Eye Candy has nothing to do with making sure 50,000 employees get their checks every week or millions of SS recipients get their checks every month.
And the best thing, it's not rocket science...by design. A single semester of COBOL can get someone up to speed to the point where they can maintain everyday COBOL applications. When things get crazy, it's not the language that's the roadblock, it's just the normal analytical skills.
When Fascism comes to America, it will call itself Anti-Fascism, and tell you to give up your guns.
'Eventually COBOL will need to interface with new code...' Eventually? Do you suppose these programs had support for EFT, ATMs, bank-by-phone, online banking, mobile apps, etc when they were written 50+ years ago? You're not going to scare them with 'Oooh - there could be a new requirement!'
When you say rewriting is a good strategy, do you have ANY idea what that entails? You are not just talking about a few COBOL modules here and there. You are talking about potentially changing the ENTIRE system. Your COBOL program is probably running under CICS. The hardware CICS and your program have been running on have been optimized for your workload. Your data is probably stored on ECKD DASDs. Your data is probably stored in packed decimal format, so it can be operated on with a single, optimized, machine instruction.
Now, you want to 'rewrite' it. OK, where do you start? If you just replace your one COBOL module with some other language, does your 'new' language natively support the data you are operating on? Does it support the types of datasets you are using? Does it do those things with the same performance characteristics as COBOL? Does it properly and efficiently interface with CICS?
Your last paragraph is laughable. These 'old' systems are 'chewing-gum-and-tinfoil' unreliable systems? Oh yeah? When have you heard of one of these systems failing? When have you heard of security breeches involving these systems? And before you incorrectly say 'airlines', I will point out that NONE of the recent airline outages involved the mainframe portion of the operation. It was the 'new, better' stuff that falied in every case.
Yeah. "All You Have To Do Is..."
Think about human languages. Translate "Out of Sight, out of Mind to a language like Chinese, where a literal conversion might be "no-see, no-think". Now take another automated translator and translate it back: Invisible Idiot.
Every language - computer or human - has its unique characteristics. There's an old saying, in fact that "Translators are traitors".
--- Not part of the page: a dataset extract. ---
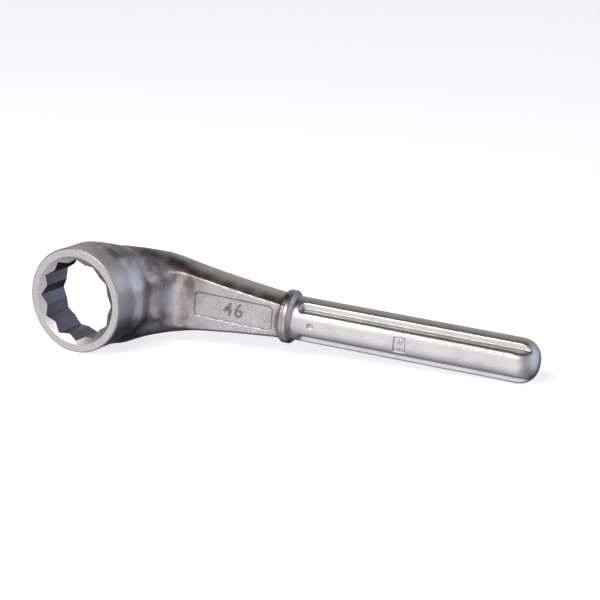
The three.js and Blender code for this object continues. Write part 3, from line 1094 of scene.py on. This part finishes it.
class WRENCH_OT_plate(bpy.types.Operator):
    """Plate the forging: set its place, its edges and the masks that the chrome reads"""

    bl_idname = "wrench.plate"
    bl_label = "Plate the forging"

    def execute(self, context):
        sizes = context.scene.wrench_sizes
        piece = forging_piece()
        mesh = piece.data
        points = mesh_points(mesh)
        masks = skin_masks(Forging(sizes), sizes, points)
        for name, values in masks.items():
            mesh.attributes.new(name, "FLOAT", "POINT").data.foreach_set("value", values.astype(np.float32))
        mesh.transform(wrench_to_row(sizes))
        mesh.shade_smooth()
        sharpen_cuts(mesh)
        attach(piece, BODY)
        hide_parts(NODE)
        return {"FINISHED"}


def sharpen_cuts(mesh):
    """Keeps the edges of the machined faces crisp, and the forged skin smooth."""
    mesh.set_sharp_from_angle(angle=math.radians(12))
    finish = np.empty(len(mesh.polygons), np.int32)
    mesh.polygons.foreach_get("material_index", finish)
    loops = np.empty(len(mesh.polygons), np.int32)
    mesh.polygons.foreach_get("loop_total", loops)
    edge_of = np.empty(len(mesh.loops), np.int32)
    mesh.loops.foreach_get("edge_index", edge_of)
    machined = np.zeros(len(mesh.edges), bool)
    machined[edge_of[np.repeat(finish > 0, loops)]] = True
    flags = mesh.attributes["sharp_edge"].data
    sharp = np.empty(len(mesh.edges), bool)
    flags.foreach_get("value", sharp)
    flags.foreach_set("value", sharp & machined)


def skin_masks(shape, sizes, p):
    """Where the skin is pebbled, where inner corners take painted shade, where edges are worn and take a
    painted highlight, and where it is stained or carries painted shade.
    """
    x, y, z = p.T
    u, n, w = shape.tang_places(p)
    collar_at = sizes.collar_at / MM
    reach = 1.1
    around = np.zeros(len(p))
    for shift in np.eye(3) * reach:
        around += shape(p + shift) + shape(p - shift)
    bend = around / 6 / reach  # over 0 on outer edges, under 0 in inner corners

    front = ramp(shape.gradient(p) @ np.array([0.1, -0.99, 0.05]), 0.5, 0.85)
    on_shank = ramp(x, 40, 54) * (u < collar_at)
    shank_front = front * on_shank
    rough_strip = spot(w, 6.5, 2.5) * ramp(u, 160, 200)
    on_tang = (u > collar_at) * (0.08 + 0.7 * rough_strip)
    # outer edges, worn and given a painted highlight
    rubbed_and_highlight = ramp(bend, 0.10, 0.32) * ramp(np.abs(x - 48), 3.2, 19.2)
    # painted shade along the panel's recessed edge
    panel_edge_shade = spot(shape.panel(p)[1], 0.1, 0.55) * shank_front

    behind_face = y - face_place(x, 0)[1]
    # darker places: some are stains, some are painted shade
    stains_and_shade = (
        spot(x, 30, 26) * spot(y, 34, 20) * ramp(z, 0, 14),  # top of the neck
        # darker over the shank's front, most near the bend: painted shade near the bend
        (0.15 + 0.8 * spot(x, 48, 12)) * shank_front,
        0.6 * spot(u, 120, 9),  # round the collar
        0.6 * spot(x, 38, 5) * spot(y, 24, 9),  # painted shade in the hollow where the ring runs into the neck
        spot(behind_face, 2, 5) * ramp(z, 0, 6) * (1 - front) * on_shank,  # along the shank's upper edge
        0.5 * ramp(z, 20, 32) * ramp(y, -9, 1) * (x < 34),  # top of the ring
        2 * spot(x, 36, 24) * spot(y, 22, 22) * ramp(z, -6, -18),  # painted shade under the neck
    )
    return {
        "grain": np.clip(shank_front + front * on_tang, 0, 1),
        "edge": rubbed_and_highlight,
        # painted shade in inner corners and along the panel's edge
        "crevice_shade": np.clip((-bend - 0.05) / 0.22 + 0.6 * panel_edge_shade, 0, 1),
        "soot_and_shade": np.clip(sum(stains_and_shade), 0, 1.1),
    }


def direction(azimuth, elevation):
    """Towards a place seen from the object: round from the front to the right, and up from the horizon."""
    level = math.cos(elevation)
    return Vector((math.sin(azimuth) * level, -math.cos(azimuth) * level, math.sin(elevation)))


def area_light(name, aim, back, distance, size, power, tint):
    data = bpy.data.lights.new(name, "AREA")
    data.shape = "RECTANGLE"
    data.size, data.size_y = size
    data.energy = power
    data.color = tint
    light = bpy.data.objects.new(name, data)
    light.location = aim + back * distance
    light.rotation_mode = "QUATERNION"
    light.rotation_quaternion = (-back).to_track_quat("-Z", "Y")
    bpy.context.scene.collection.objects.link(light)


KEY_FROM = (math.radians(-16), math.radians(44))  # azimuth and elevation
AIM_OFFSET = Vector((0.011, 0.0, 0.00785))  # from the middle of the wrench's box
FLOOR_REACH = 5.0

# soft light from all round: where it comes from, how strong, how wide (cosine where it starts), tint
AIR_BASE = 0.006
AIR = (
    ((-0.35, -0.92, -0.10), 1.05, 0.45, (1.0, 0.97, 0.96)),
    ((0.90, 0.35, 0.15), 1.0, 0.45, (0.78, 0.82, 1.0)),
    ((-0.35, 0.85, 0.35), 0.45, 0.55, (0.97, 0.97, 1.0)),
    ((0.0, -0.45, -0.90), 0.45, 0.35, (0.78, 0.82, 1.0)),
    ((0.60, -0.78, 0.10), 0.42, 0.60, (0.82, 0.86, 1.0)),
)


def studio_air():
    """Soft light all round: bright in front, bluish to the right and below, dark overhead and low behind."""
    world = bpy.data.worlds.new("studio_air")
    world.use_nodes = True
    air = Nodes(world.node_tree)
    way = air.node("ShaderNodeTexCoord").outputs["Generated"]
    total = air.node("ShaderNodeBackground", {}, {"Color": (1, 1, 1, 1), "Strength": AIR_BASE}).outputs[0]
    for towards, strength, start, tint in AIR:
        facing = air.node("ShaderNodeVectorMath", {"operation": "DOT_PRODUCT"}, {0: way, 1: towards})
        lobe = strength * Wire(air, facing.outputs["Value"]).band(start, 1.0)
        light = air.node("ShaderNodeBackground", {}, {"Color": tint + (1,), "Strength": lobe}).outputs[0]
        total = air.node("ShaderNodeAddShader", {}, {0: total, 1: light}).outputs[0]
    out = air.node("ShaderNodeOutputWorld")
    air.tree.links.new(total, out.inputs["Surface"])
    return world


class WRENCH_OT_stage(bpy.types.Operator):
    """Set the floor, the soft lights and the camera"""

    bl_idname = "wrench.stage"
    bl_label = "Set the studio"

    def execute(self, context):
        scene = context.scene
        studio = scene.wrench_studio
        low, high = (Vector(c) for c in CAD_BOX)
        middle = (low + high) / 2

        corners = [(a * FLOOR_REACH, b * FLOOR_REACH, low.z) for a, b in ((-1, -1), (1, -1), (1, 1), (-1, 1))]
        floor = new_object("studio_floor", mesh_from("studio_floor", corners, [(0, 1, 2, 3)]))
        paper = Finish("pale_paper")
        paper.feed(Base_Color=tuple(studio.floor) + (1,), Roughness=0.9)
        paper.feed(Emission_Color=tuple(studio.floor) + (1,), Emission_Strength=studio.floor_glow)
        floor.data.materials.append(paper.material)
        floor.visible_glossy = False
        floor.visible_shadow = False

        area_light(
            "key_softbox", middle, direction(*KEY_FROM),
            distance=1.3, size=(1.2, 0.5), power=11, tint=(1.0, 0.97, 0.93),
        )
        scene.world = studio_air()

        back = direction(studio.azimuth, studio.elevation)
        right = (-back).cross(Vector((0, 0, 1))).normalized()
        up = right.cross(-back)
        tilt_right = math.cos(studio.roll) * right + math.sin(studio.roll) * up
        tilt_up = -math.sin(studio.roll) * right + math.cos(studio.roll) * up
        aim = middle + AIM_OFFSET
        data = bpy.data.cameras.new("studio_camera")
        data.sensor_width = 36
        data.lens = studio.lens
        data.clip_start, data.clip_end = 0.05, 50
        camera = bpy.data.objects.new("studio_camera", data)
        turn = Matrix((tilt_right, tilt_up, back)).transposed().to_4x4()
        camera.matrix_world = Matrix.Translation(aim + back * studio.distance) @ turn
        scene.collection.objects.link(camera)
        scene.camera = camera
        scene.view_settings.view_transform = "Standard"
        return {"FINISHED"}


class WRENCH_PT_panel(bpy.types.Panel):
    """Steps and settings of the ring wrench"""

    bl_idname = "WRENCH_PT_panel"
    bl_label = "Ring wrench"
    bl_space_type = "VIEW_3D"
    bl_region_type = "UI"
    bl_category = "Wrench"

    def draw(self, context):
        for operator in OPERATORS:
            self.layout.operator(operator.bl_idname)
        for group in (context.scene.wrench_sizes, context.scene.wrench_colours, context.scene.wrench_studio):
            box = self.layout.box()
            for name in group.bl_rna.properties.keys():
                if name not in ("rna_type", "name"):
                    box.prop(group, name)


GROUPS = {"wrench_sizes": WrenchSizes, "wrench_colours": ChromeColours, "wrench_studio": StudioSettings}
OPERATORS = (WRENCH_OT_forge, WRENCH_OT_broach, WRENCH_OT_mark, WRENCH_OT_plate, WRENCH_OT_stage)


def register():
    for made in (*GROUPS.values(), *OPERATORS, WRENCH_PT_panel):
        bpy.utils.register_class(made)
    for name, group in GROUPS.items():
        setattr(bpy.types.Scene, name, bpy.props.PointerProperty(type=group))


def unregister():
    for name in GROUPS:
        delattr(bpy.types.Scene, name)
    for made in reversed((*GROUPS.values(), *OPERATORS, WRENCH_PT_panel)):
        bpy.utils.unregister_class(made)


def main():
    register()
    bpy.ops.wrench.forge()
    bpy.ops.wrench.broach()
    bpy.ops.wrench.mark()
    bpy.ops.wrench.plate()
    bpy.ops.wrench.stage()


if __name__ == "__main__":
    main()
Case in point: COBOL didn't support variable-length strings. Most modern languages have little or no tolerance for fixed-length strings. IBM COBOL supported a hardware-level data type (COMPUTATIONAL-3) which can store penny fractions precisely. Most modern languages don't allow for that, and tend to use floating-point (COBOL COMPUTATIONAL-2). Which cannot store decimal values precisely. Fuzz the pennies on people's paychecks and see how long before the torches and pitchforks come out. It's one of 2 reasons why so many payroll and accounting systems are written in COBOL (with the other one being that there's not exactly a lot of leading-edge technology in basic financial systems).
Some of these things can be automatically dealt with - albeit with some inefficiency - some of the more subtle issues have to be dealt with more directly, just as we've never yet managed to construct truly generic software-writing systems and have to continue to use programmers instead of robots like we do with truck driving and day-trading.
I have, actually worked with/supported automated code translation projects using commercial translator products. Every one of them has required a time and manpower budget for the clean-up crew. You can get about 80% of the job done automatically (although the resulting code may look horrible to a native human programmer). But to get something actually working, the tools need human help.